The IDF Spokesman’s Unit responded to the journalistic query Thursday by noting that the mixed male-female reserve battalion arrived for operational service in the Jordan Valley a mere 24 hours before the journalists were called in. "Upon their arrival it turned out that there was only one shower in the said outpost – a matter which makes it impossible to carry out the ‘proper integration’ specified by IDF orders [regarding women’s service and religious sensibilities],” the Spokesman explained.

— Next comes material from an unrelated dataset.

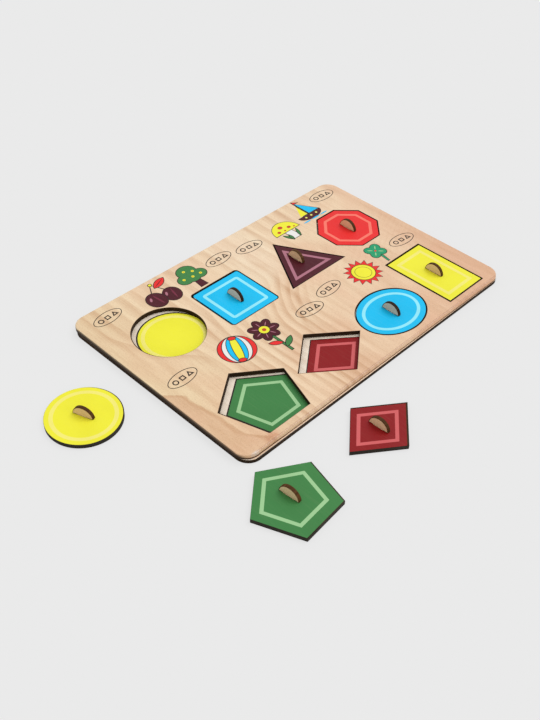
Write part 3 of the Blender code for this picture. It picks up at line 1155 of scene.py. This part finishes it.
def sail(foot, height):
    """Right-angled triangle with its upright side on the Y axis."""
    def add(inset):
        bpy.ops.mesh.primitive_plane_add(size=1)
        shift(0.5, 0.5)
        edit_all(bpy.context.object)
        bpy.ops.mesh.bisect(plane_co=(1, 0, 0), plane_no=(1, 1, 0), clear_outer=True)
        leave_edit()
        stretch(foot * MM - 3 * inset, height * MM - 3.6 * inset)
        shift(inset if foot > 0 else -inset, inset)
    return add


def blade(low_half, high_half, height):
    """Upright bar standing on the X axis, wider or narrower at its top."""
    def add(inset):
        low, high, middle = low_half * MM - inset, high_half * MM - inset, height * MM / 2
        bpy.ops.mesh.primitive_plane_add(size=2)
        stretch(low, middle - inset)
        shift(0, middle)
        edit_corners(lambda number, place: place.y > middle)
        bpy.ops.transform.resize(value=(high / low, 1, 1))
        leave_edit()
    return add


class Picture:
    """A printed picture: areas of ink laid one over another, some on a dark line."""

    def __init__(self, name, x, y, turn=0.0, size=1.15):
        self.name = name
        self.size = size
        self.place = Vector((x * MM, y * MM, BOARD_TOP - INK_SINK))
        self.turn = math.radians(turn)
        self.layers = []

    def lay(self, kind, add_flat, ink, x, y, turn, *sizes):
        height = INK_SINK + (len(self.layers) + 1) * PICTURE_STEP
        layer = kind("layer", add_flat, *sizes, height)
        give_materials(layer, INK[ink])
        settle(layer, (x * MM, y * MM, 0), math.radians(turn))
        self.layers.append(layer)

    def line(self, add_flat, x=0, y=0, turn=0.0):
        self.lay(patch, add_flat, "line", x, y, turn, -LINE_WIDTH)

    def fill(self, add_flat, ink, x=0, y=0, turn=0.0):
        self.lay(patch, add_flat, ink, x, y, turn, 0.0)

    def both(self, add_flat, ink, x=0, y=0, turn=0.0):
        self.line(add_flat, x, y, turn)
        self.fill(add_flat, ink, x, y, turn)

    def rim(self, add_flat, width, x=0, y=0):
        self.lay(band, add_flat, "line", x, y, 0.0, 0.0, width * MM)

    def print_on_tray(self):
        picture = join_all(self.name, self.layers)
        settle(picture, self.place, self.turn, self.size)
        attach(picture, "tray")


def print_plums():
    plums = Picture("print_plums", -75.0, 73.5)
    plums.fill(blade(0.45, 0.3, 10), "line", 5.5, 6.0, 24)
    plums.fill(blade(0.45, 0.3, 11), "line", -5.5, 6.5, -30)
    plums.both(leaf(6.6, 2.9), "red", 7.2, 14.5, -66)
    plums.fill(leaf(5.6, 0.3), "maroon", 7.0, 14.4, -66)
    for x, y, wide, tall, lean in ((6.4, -1.6, 6.6, 7.6, -8), (-6.2, 0.2, 7.1, 8.2, 10)):
        plums.both(oval(wide, tall), "maroon", x, y, lean)
        plums.fill(leaf(tall - 1.6, 0.7), "plum", x + 1.4, y - 0.2, lean - 4)
        plums.fill(oval(0.9, 2.1), "mauve", x - 3.2, y + 2.6, -28)
    plums.both(oval(1.2, 1.2), "yellow", 0.6, 16.6)
    plums.print_on_tray()


def print_tree():
    tree = Picture("print_tree", -41, 62)
    tree.both(blade(3.0, 1.7, 12), "maroon")
    crown = ((-6.4, 13.6, 5.8, 5.2), (6.6, 13.2, 5.6, 5.0), (0, 12.4, 6.4, 4.8), (0, 20.2, 7.6, 7.0))
    for x, y, wide, tall in crown:
        tree.line(oval(wide, tall), x, y)
    for x, y, wide, tall in crown:
        tree.fill(oval(wide, tall), "green", x, y)
    for x, y in ((-7.2, 14.2), (-1.4, 21.6), (4.2, 18.2), (7.2, 12.6), (0.2, 13.0)):
        tree.fill(oval(1.15, 1.15), "yellow", x, y)
        tree.fill(oval(0.45, 0.45), "rust", x, y)
    tree.print_on_tray()


def print_mushroom():
    mushroom = Picture("print_mushroom", 63.5, 56)
    mushroom.both(blade(4.2, 2.9, 12), "white")
    mushroom.both(half_oval(12.2, 12.6), "yellow", 0, 10.2)
    spots = (
        (-6.6, 13.2, 1.6), (-1.6, 17.4, 2.1), (4.4, 13.8, 1.7), (8.4, 11.9, 0.9), (-1.2, 12.2, 0.9),
    )
    for x, y, size in spots:
        mushroom.fill(oval(size, 0.86 * size), "rust", x, y)
    for x, height, lean in ((-5.6, 4.4, 24), (-3.6, 3.4, -6), (5.2, 4.8, -22)):
        mushroom.both(leaf(height, 0.9), "green", x, height - 0.6, lean)
    mushroom.print_on_tray()


def print_sailboat():
    boat = Picture("print_sailboat", 97, 65.6, size=1.08)
    boat.fill(blade(0.4, 0.4, 25), "line", 0, 2)
    boat.both(sail(10.8, 17.5), "blue", 1.0, 8.4)
    boat.both(sail(-8.0, 13.5), "yellow", -1.0, 8.4)
    boat.both(half_oval(12.4, 6.4), "maroon", 0, 7.2, 180)
    for x in (-6, 0, 6):
        boat.fill(oval(1.0, 1.0), "pale_yellow", x, 4.9)
    for x, wide in ((-9.4, 4.4), (0.6, 5.0), (10.2, 4.2)):
        boat.fill(leaf(wide, 0.7), "blue", x, 0.2, 90)
    boat.both(sail(4.2, 2.6), "red", 0.4, 26.2)
    boat.print_on_tray()


def print_ball():
    ball = Picture("print_ball", -76.5, -14.0, -24)
    for wide, ink in ((13.0, "red"), (9.6, "white"), (6.2, "blue"), (2.7, "yellow")):
        ball.both(oval(wide, 13.0), ink)
    for y in (11.2, -11.2):
        ball.both(oval(2.6, 1.5), "red", 0, y)
    ball.print_on_tray()


def around(reach, turns, middle=0.0):
    """Places on a circle round (0, middle), each with the turn that points it outwards."""
    for turn in turns:
        angle = math.radians(turn)
        yield -reach * math.sin(angle), middle + reach * math.cos(angle), turn


def print_flower():
    flower = Picture("print_flower", -46.0, -12.5)
    flower.both(blade(0.7, 0.7, 22), "green", 0, -27)
    flower.both(leaf(5.4, 1.9), "green", 4.2, -19.4, -58)
    flower.both(leaf(4.6, 1.7), "red", -3.6, -15.0, 56)
    turns = [360 / 7 * number for number in range(7)]
    for place in around(6.4, turns):
        flower.line(oval(3.1, 4.8), *place)
    for place in around(6.4, turns):
        flower.fill(oval(3.1, 4.8), "maroon", *place)
    for place in around(6.2, turns):
        flower.fill(leaf(2.6, 0.35), "mauve", *place)
    flower.both(oval(3.7, 3.7), "yellow")
    flower.fill(oval(1.5, 1.5), "rust")
    flower.print_on_tray()


def print_sun():
    sun = Picture("print_sun", 66, -18.0)
    sun.both(star(14, 14.2, 10.0), "red")
    sun.both(oval(8.8, 8.8), "yellow")
    sun.rim(oval(6.4, 6.4), 0.3)
    sun.print_on_tray()


def print_clover():
    clover = Picture("print_clover", 96.5, -9.4, size=1.1)
    clover.both(blade(0.6, 0.9, 12.5), "teal", -1.6, -11.5, -9)
    turns = [-45 - 90 * number for number in range(4)]
    for place in around(4.5, turns, 3.6):
        clover.line(oval(3.9, 4.4), *place)
    for place in around(4.5, turns, 3.6):
        clover.fill(oval(3.9, 4.4), "teal", *place)
    for place in around(4.3, turns, 3.6):
        clover.fill(leaf(2.4, 0.5), "pale_green", *place)
    clover.fill(oval(0.9, 0.9), "red", 0, 3.6)
    clover.print_on_tray()


def print_label(number, x, y, turn):
    """Thin oval frame with three little outlined shapes."""
    label = Picture(f"print_label_{number}", x, y, turn, 1.0)
    label.rim(oval(14.0, 6.8), 0.65)
    label.rim(oval(2.6, 2.6), 1.0, -7.0)
    label.rim(rectangle_flat(2.3 * MM, 2.3 * MM), 1.0)
    label.rim(polygon_flat(3, 1.75 * MM), 1.0, 7.1, -0.6)
    label.print_on_tray()


LABELS = (
    (-124, 84, 6), (-9, 80, 3), (22, 74.5, -4), (127, 86, -3),
    (-127, -9, 4), (-2, -20, -5), (28.5, -12.5, 5), (126, -10.5, -4),
)


def print_pictures():
    print_plums()
    print_tree()
    print_mushroom()
    print_sailboat()
    print_ball()
    print_flower()
    print_sun()
    print_clover()
    for number, (x, y, turn) in enumerate(LABELS, start=1):
        print_label(number, x, y, turn)


# Camera, floor and light
def make_camera():
    data = bpy.data.cameras.new("camera")
    data.lens = LENS
    data.sensor_width = SENSOR_WIDTH
    data.clip_start = 10 * MM
    camera = bpy.data.objects.new("camera", data)
    bpy.context.scene.collection.objects.link(camera)
    back = -CAMERA_AHEAD.normalized()
    up = back.cross(CAMERA_RIGHT.normalized()).normalized()
    right = up.cross(back)
    place = CAMERA_PLACE - CAMERA_TO_LEFT * right + CAMERA_LIFT * up
    camera.matrix_world = Matrix.Translation(place) @ Matrix((right, up, back)).transposed().to_4x4()
    bpy.context.scene.camera = camera


def make_floor():
    """Pale table top: its own light for the camera, so shadows on it stay soft and light."""
    floor = start("floor", bpy.ops.mesh.primitive_plane_add)
    edit_all(floor)
    bpy.ops.transform.resize(value=(FLOOR_REACH, FLOOR_REACH, 1))
    bpy.ops.mesh.subdivide(number_cuts=3)
    leave_edit()
    settle(floor, (0, 0, -FLOOR_DROP))
    material = bpy.data.materials.new("pale_floor")
    material.use_nodes = True
    nodes = Nodes(material.node_tree)
    material.node_tree.nodes.remove(material.node_tree.nodes["Principled BSDF"])
    diffuse = nodes.add("ShaderNodeBsdfDiffuse", Color=PALE)
    glow = nodes.add("ShaderNodeEmission", Color=PALE)
    seen = nodes.add("ShaderNodeLightPath").outputs["Is Camera Ray"]
    blend = nodes.add("ShaderNodeMixShader")
    nodes.put(blend.inputs[0], nodes.times(seen, FLOOR_GLOW))
    nodes.put(blend.inputs[1], diffuse.outputs[0])
    nodes.put(blend.inputs[2], glow.outputs[0])
    nodes.put(material.node_tree.nodes["Material Output"].inputs["Surface"], blend.outputs[0])
    give_materials(floor, material)


def make_world():
    """Even light from all round; the camera, gloss and glass see the same pale grey as the floor."""
    world = bpy.data.worlds.new("studio")
    bpy.context.scene.world = world
    world.use_nodes = True
    nodes = Nodes(world.node_tree)
    background = world.node_tree.nodes["Background"]
    rays = nodes.add("ShaderNodeLightPath").outputs
    seen = nodes.larger(rays["Is Camera Ray"], rays["Is Glossy Ray"])
    seen = nodes.larger(seen, rays["Is Transmission Ray"])
    level_light = (WORLD_LIGHT, WORLD_LIGHT, WORLD_LIGHT, 1)
    nodes.put(background.inputs["Color"], nodes.mix(seen, level_light, PALE))


def make_sun():
    data = bpy.data.lights.new("soft_key", "SUN")
    data.angle = SUN_WIDTH
    data.energy = SUN_LIGHT * math.pi / math.sin(SUN_ELEVATION)
    sun = bpy.data.objects.new("soft_key", data)
    bpy.context.scene.collection.objects.link(sun)
    from_sun = Vector((
        math.cos(SUN_ELEVATION) * math.cos(SUN_AZIMUTH),
        math.cos(SUN_ELEVATION) * math.sin(SUN_AZIMUTH),
        math.sin(SUN_ELEVATION),
    ))
    sun.rotation_euler = from_sun.to_track_quat("Z", "Y").to_euler()


def main():
    tray_cutters = hole_cutters()
    make_tray_top(tray_cutters)
    remove(tray_cutters)
    make_glue_seam()
    make_tray_base()
    for shape in SHAPES:
        if shape.burn:
            make_smoke_mark(shape)
        make_floor_print(shape)
        make_piece(shape)
    print_pictures()
    make_camera()
    make_floor()
    make_world()
    make_sun()
    bpy.context.scene.view_settings.view_transform = "Standard"


main()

“The sector’s Regimental Commander gave orders to immediately transfer the girls to a different outpost and the girls were indeed transferred to another outpost today,” the Spokesman said. “Until the time at which the girls were transferred, shower times were set so that neither side’s sensibilities would be hurt and to enable a proper routine. We must stress that this was a mistake that was made unintentionally.”

Women in the Army

Female soldiers are encouraged to serve in combat units as part of an IDF policy that allegedly seeks to promote equality between the sexes and to advance women’s status in society. While receiving much media attention, only about 2.5 percent of women who enlist for service volunteer for combat duty, and the mixed male-female infantry units are never sent to the front lines in warfare. Of the 121 IDF soldiers killed in the Second Lebanon War, 120 were male.

Religious soldiers are considered by some observers to be the most highly motivated component of the IDF’s fighting force. Their share of the IDF’s combat officer cadre, and of the army's casualties in recent wars, is disproportionately high.